JSON records of objects:
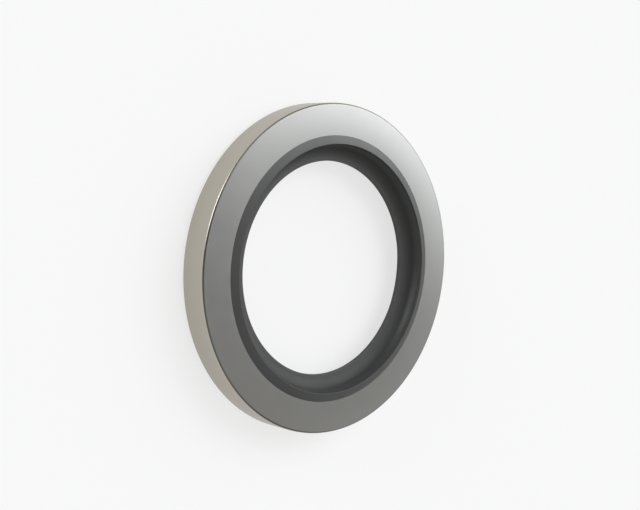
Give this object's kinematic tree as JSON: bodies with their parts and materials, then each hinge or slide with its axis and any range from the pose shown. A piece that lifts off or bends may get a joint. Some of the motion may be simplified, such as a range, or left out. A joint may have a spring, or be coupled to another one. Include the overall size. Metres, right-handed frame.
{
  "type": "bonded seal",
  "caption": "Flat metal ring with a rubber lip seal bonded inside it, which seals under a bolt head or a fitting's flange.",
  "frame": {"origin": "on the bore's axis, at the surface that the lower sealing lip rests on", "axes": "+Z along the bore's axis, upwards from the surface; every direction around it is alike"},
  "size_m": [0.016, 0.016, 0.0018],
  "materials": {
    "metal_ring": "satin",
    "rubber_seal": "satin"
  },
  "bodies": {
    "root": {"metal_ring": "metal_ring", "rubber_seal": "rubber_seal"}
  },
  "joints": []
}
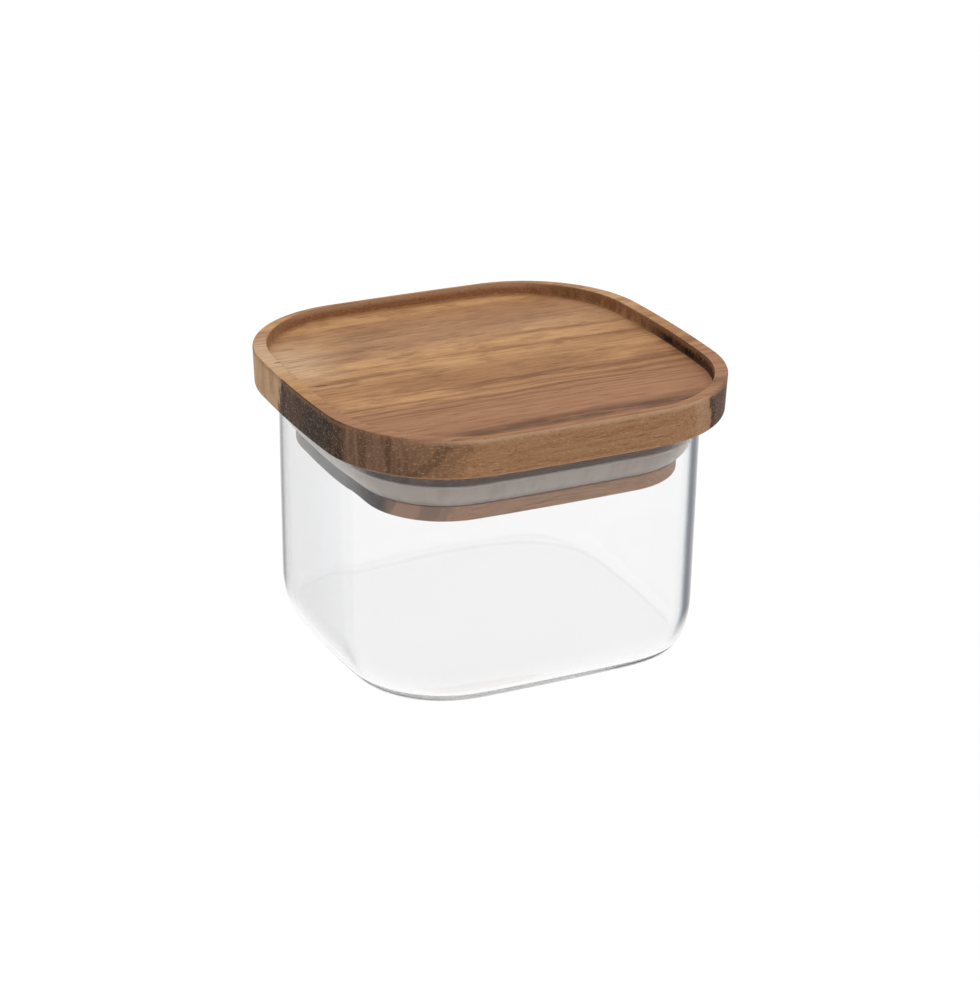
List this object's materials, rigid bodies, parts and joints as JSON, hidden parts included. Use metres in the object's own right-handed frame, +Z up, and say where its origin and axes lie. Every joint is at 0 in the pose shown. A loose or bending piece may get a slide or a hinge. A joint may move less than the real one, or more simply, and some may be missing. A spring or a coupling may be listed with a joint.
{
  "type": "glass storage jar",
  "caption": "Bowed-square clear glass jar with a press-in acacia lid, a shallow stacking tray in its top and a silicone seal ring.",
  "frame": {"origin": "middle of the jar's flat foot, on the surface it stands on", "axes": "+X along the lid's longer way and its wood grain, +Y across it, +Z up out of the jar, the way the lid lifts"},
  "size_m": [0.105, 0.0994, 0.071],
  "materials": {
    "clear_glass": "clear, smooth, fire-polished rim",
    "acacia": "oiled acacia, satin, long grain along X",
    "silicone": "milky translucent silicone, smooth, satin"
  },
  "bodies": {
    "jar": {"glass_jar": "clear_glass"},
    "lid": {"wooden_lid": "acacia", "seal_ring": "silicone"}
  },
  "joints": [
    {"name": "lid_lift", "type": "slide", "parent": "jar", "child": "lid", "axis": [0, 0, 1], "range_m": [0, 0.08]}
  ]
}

WHAT IS ASKED:
Output the records above in their entirety, exactly.

RESULT OF THE TASK:
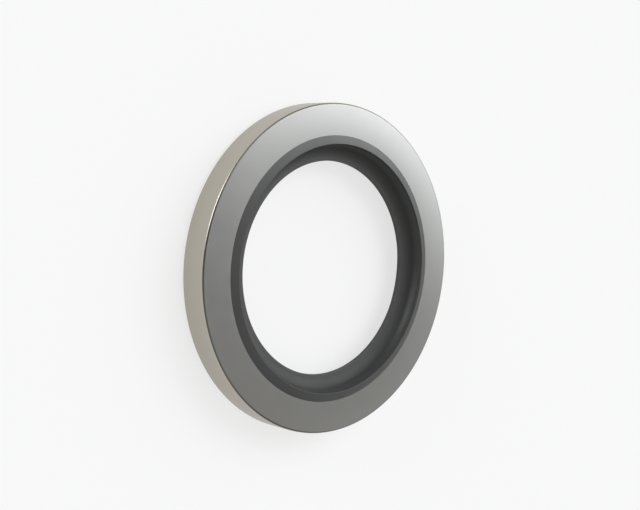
Give this object's kinematic tree as JSON: bodies with their parts and materials, then each hinge or slide with its axis and any range from the pose shown. A piece that lifts off or bends may get a joint. Some of the motion may be simplified, such as a range, or left out. A joint may have a spring, or be coupled to another one. Include the overall size. Metres, right-handed frame.
{
  "type": "bonded seal",
  "caption": "Flat metal ring with a rubber lip seal bonded inside it, which seals under a bolt head or a fitting's flange.",
  "frame": {"origin": "on the bore's axis, at the surface that the lower sealing lip rests on", "axes": "+Z along the bore's axis, upwards from the surface; every direction around it is alike"},
  "size_m": [0.016, 0.016, 0.0018],
  "materials": {
    "metal_ring": "satin",
    "rubber_seal": "satin"
  },
  "bodies": {
    "root": {"metal_ring": "metal_ring", "rubber_seal": "rubber_seal"}
  },
  "joints": []
}
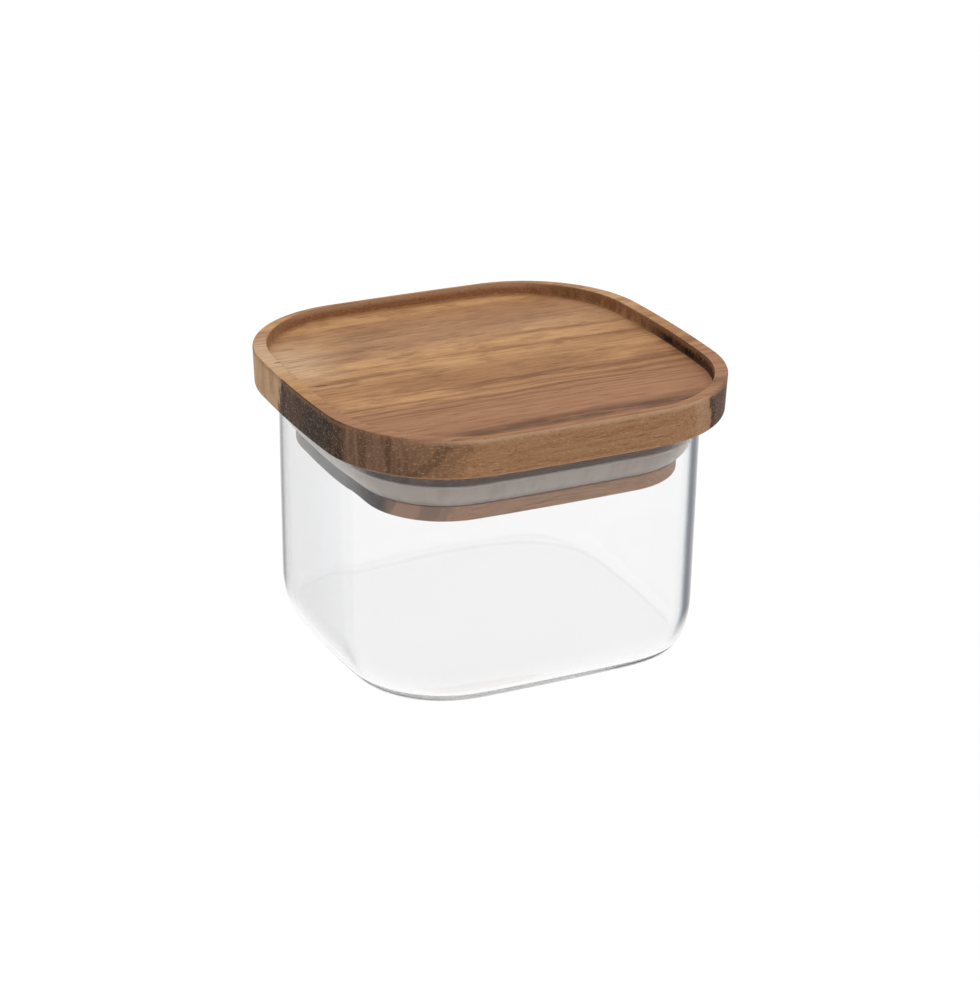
List this object's materials, rigid bodies, parts and joints as JSON, hidden parts included. Use metres in the object's own right-handed frame, +Z up, and say where its origin and axes lie. Every joint is at 0 in the pose shown. A loose or bending piece may get a slide or a hinge. A joint may move less than the real one, or more simply, and some may be missing. A spring or a coupling may be listed with a joint.
{
  "type": "glass storage jar",
  "caption": "Bowed-square clear glass jar with a press-in acacia lid, a shallow stacking tray in its top and a silicone seal ring.",
  "frame": {"origin": "middle of the jar's flat foot, on the surface it stands on", "axes": "+X along the lid's longer way and its wood grain, +Y across it, +Z up out of the jar, the way the lid lifts"},
  "size_m": [0.105, 0.0994, 0.071],
  "materials": {
    "clear_glass": "clear, smooth, fire-polished rim",
    "acacia": "oiled acacia, satin, long grain along X",
    "silicone": "milky translucent silicone, smooth, satin"
  },
  "bodies": {
    "jar": {"glass_jar": "clear_glass"},
    "lid": {"wooden_lid": "acacia", "seal_ring": "silicone"}
  },
  "joints": [
    {"name": "lid_lift", "type": "slide", "parent": "jar", "child": "lid", "axis": [0, 0, 1], "range_m": [0, 0.08]}
  ]
}